Post
autor: szczesiu » 14 cze 2014, 11:45
wczoraj wymieniłem czujnik położenia wałka na nowy, niestety bez zmian, auto chodzi tak samo, błąd 17746 pojawia się zaraz po wykasowaniu na odpalonym silniku.
gdzieś przeczytałem, że w niektórych autach na tym pinie sygnałowym kostki pojawia się 12V. próbowałem wyczytać ze schematów ile u mnie powinno być i czy w ogóle powinno być napięcie, ale niestety dla mojego silnika niczego nie znalazłem. dla podobnych jednostek, z turbo czy nie turbo (czujnik położenia jest ten sam) wyczytałem że na sygnale (pin2) powinno pojawić się na kilkadziesiąt milisekund 5V na zapłonie, i później powinno być 0.
obstawiam zatem, że albo gdzieś robi się przebicie, albo (co gorsza) komputer podaje na tym pinie złe napięcie. mierzyłem na zapłonie "przejście" z aku+ na ten pin2 i miernik wskazał że z lekkim oporem ale występuje. co ciekawe po całkowitym wyłączeniu zapłonu, napięcie na pin2 zaczyna mozolnie spadać i po jakimś czasie zostaje tam 0,14V.

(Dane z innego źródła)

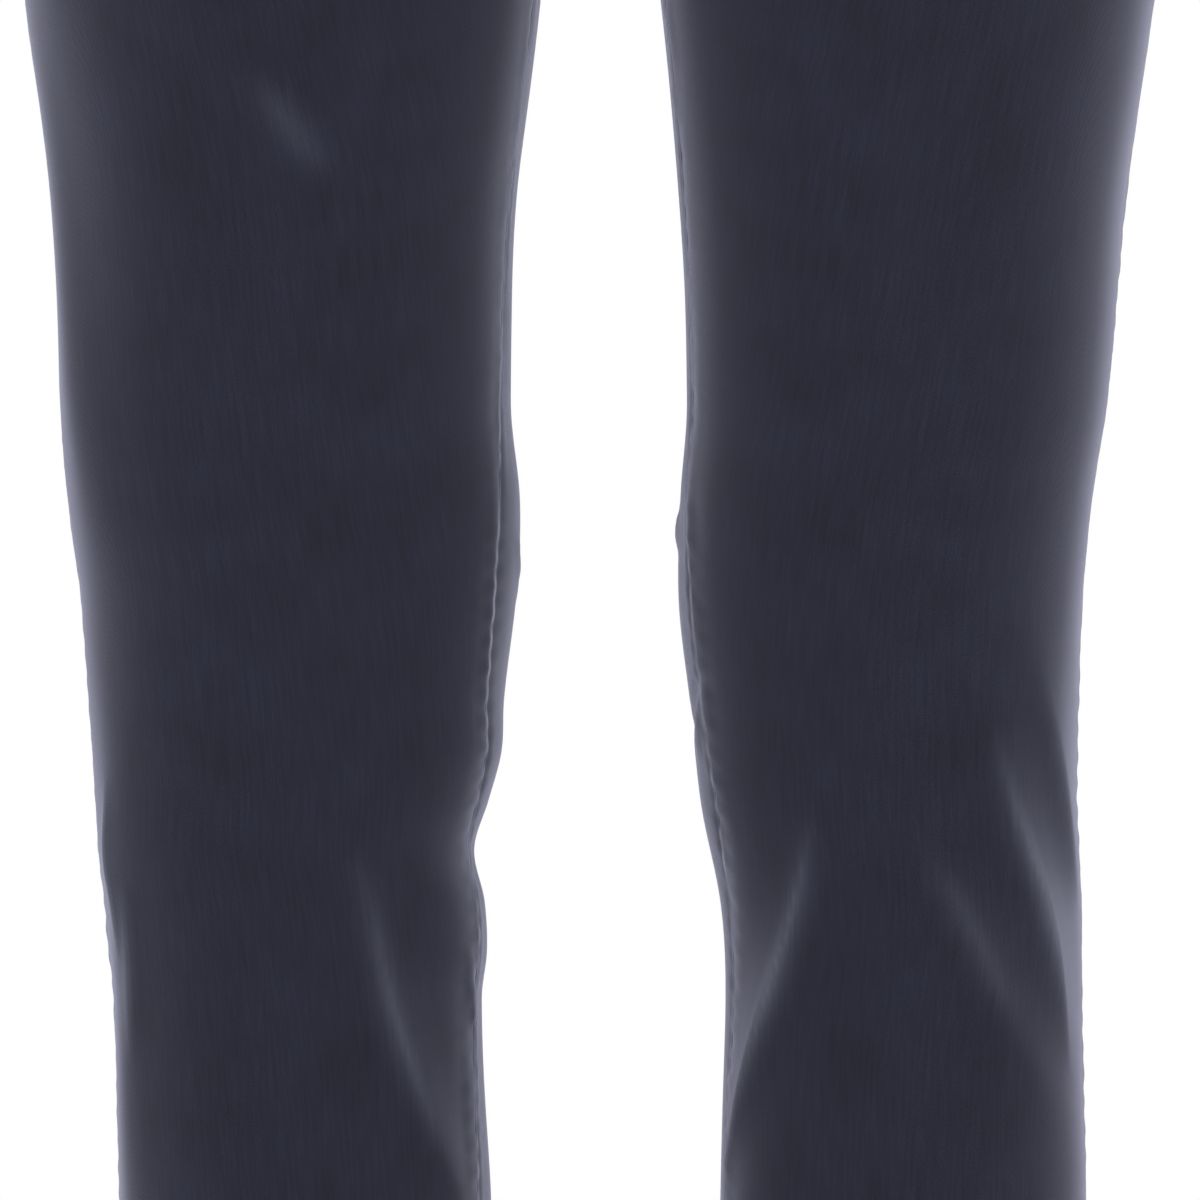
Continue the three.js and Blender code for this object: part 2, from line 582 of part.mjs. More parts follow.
function piece(name, geometry, material) {
  const mesh = new THREE.Mesh(geometry, material);
  mesh.name = name;
  return mesh;
}

const trousers = new THREE.Group();
const sides = [[1, "left"], [-1, "right"]];
for (const [leg, side] of sides) {
  trousers.add(piece("front_" + side, frontPanel(leg), navy));
  trousers.add(piece("back_" + side, backPanel(leg), navy));
  trousers.add(piece("waistband_" + side, waistbandHalf(leg), navy));
  trousers.add(piece("pocket_facing_" + side, pocketFacing(leg), navy));
  trousers.add(piece("back_welt_upper_" + side, welt(leg, 1), navy));
  trousers.add(piece("back_welt_lower_" + side, welt(leg, -1), navy));
  beltLoop.fromCentreBack.forEach((distance, k) => {
    if (k) trousers.add(piece(`belt_loop_${side}_${k}`, loopOf(leg, distance), navy));
  });
  const z = backPocket.z - backPocket.buttonBelow;
  const r = row(leg, z, "back");
  const middle = r.length - backPocket.fromCentreSeam - backPocket.width / 2;
  const overPanel = (lift) => r.at(middle, lift);
  const foot = cloth.seamGap + button.offPanel;
  trousers.add(laidButton("back_button_" + side, button.pocketWidth, overPanel, foot));
}
trousers.add(piece("belt_loop_centre_back", loopOf(1, 0), navy));
trousers.add(piece("fly_shield", flyShield(), navy));
trousers.add(piece("zip", zipTapeAndChain(), brass));
trousers.add(piece("zip_slider", zipSlider(), brass));

const bandMiddle = 0;
const buttonAt = bandRow(1, bandMiddle).length - button.fromCentreFront;
const overBand = (lift) => onBand(1, bandMiddle, buttonAt, lift);
const overFly = waistband.proud + underlap.raise + cloth.seamGap + button.offBand;
trousers.add(laidButton("waist_button", button.waistWidth, overBand, overFly));

export default trousers;
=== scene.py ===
# Chino trousers in navy cotton twill, filled out as worn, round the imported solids.
import json
import math

import bmesh
import bpy
import numpy as np
from mathutils import Matrix, Vector


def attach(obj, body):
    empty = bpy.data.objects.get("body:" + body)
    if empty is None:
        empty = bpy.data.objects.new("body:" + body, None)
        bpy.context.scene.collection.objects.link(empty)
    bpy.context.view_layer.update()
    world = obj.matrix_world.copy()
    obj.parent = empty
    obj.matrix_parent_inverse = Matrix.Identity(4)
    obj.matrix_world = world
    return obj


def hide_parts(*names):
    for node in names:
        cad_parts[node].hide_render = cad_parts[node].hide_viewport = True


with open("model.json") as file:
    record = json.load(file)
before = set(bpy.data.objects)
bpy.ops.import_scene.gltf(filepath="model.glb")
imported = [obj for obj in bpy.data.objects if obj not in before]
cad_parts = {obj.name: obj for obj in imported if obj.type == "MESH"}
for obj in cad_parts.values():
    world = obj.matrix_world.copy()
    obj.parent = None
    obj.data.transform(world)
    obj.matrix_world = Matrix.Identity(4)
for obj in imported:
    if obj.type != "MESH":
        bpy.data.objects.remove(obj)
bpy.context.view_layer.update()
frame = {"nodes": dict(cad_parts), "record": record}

mm = 0.001  # sizes below are in millimetres, meshes are in metres
print("frame loaded")


# The camera, straight in front of the knees
camera = {
    "seenHeight": 414,  # what the frame shows at the legs
    "topBelowCrotch": 145,  # of the frame
    "centreX": 1,
    "distance": 3300,
    "lens": 200,
}
level = {"bandTop": 20, "waistSeam": -20, "crotch": -230, "hem": -1020}
cloth = {"wall": 1.2, "seamGap": 0.04, "hemTurnUp": 30, "hemWall": 2.6, "edgeRound": 0.5}
halfGap = cloth["seamGap"] / 2
turnUp = level["hem"] + cloth["hemTurnUp"]
sides = [(1, "left"), (-1, "right")]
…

chciałbym teraz dobrać się do samego komputera i "wyciąć" linię 2 tego czujnika i sprawdzić czy to komputer daje 12 czy po ucięciu kabel tyle pokaże (wskazywałoby na przebicie w wiązce). mam do Was pytanie, jak się obchodzić z komputerem? przed wypięciem z niego wtyczek muszę odłączyć aku? rozumiem że wszystkie wyprowadzenia są na takich 2 czarnych wtyczkach które wchodzą od strony szyby?
jeśli ktoś tutaj na forum ma silnik ARH, lub chociażby którąś wersję 1.8. mógbły mi sprawdzić jakie ma napięcie na tym 2 pinie?
edit
tak przy okazji jeszcze, próbowałem odpalić na odłączonym czujniku - zachowuje się tak samo, pokazuje ten sam błąd. przypuszczam, że w ogóle "nie widzi" tego czujnika.
internety mówią, że bez niego komputer chodzi na awaryjnych mapach, moc spada o 20-30%, spalanie wzrasta o 30%. to akurat by się zgadzało.
edit2
problem rozwiązany - źle ustawiony rozrząd, po przełożeniu o jeden ząbek brak błędów, autko jeździ lepiej, stanowczo lepiej.
dla osób, które będą miały podobne problemy (nie życzę oczywiście) - w moim przypadku napięcia, które miałem na tej kostce były okej, błąd nie pojawił się z powodu zwarcia czy uszkodzonego czujnika (jak pokazuje książka) a z powodu rozsynchronizowania się czujników wałka rozrządu i wału korbowego. wyłożyło się na tym 2 elektryków, w końcu była nawet teoria o uszkodzonym komputerze (o zgrozo miałem już czarne myśli).
tak więc jeśli komuś pojawia się napięcie na 2 pinie to niekoniecznie musi to oznaczać zwarcie lub uszkodzony komputer.
u mnie napięcia (wygląda na to że prawidłowe):
1-3: ~5V
2-3: bez zapłonu 0,14V, na zapłonie 10,6V, na odpalonym ~12V, po zgaszeniu zapłonu napięcie jeszcze przez jakąś chwilę pozostaje.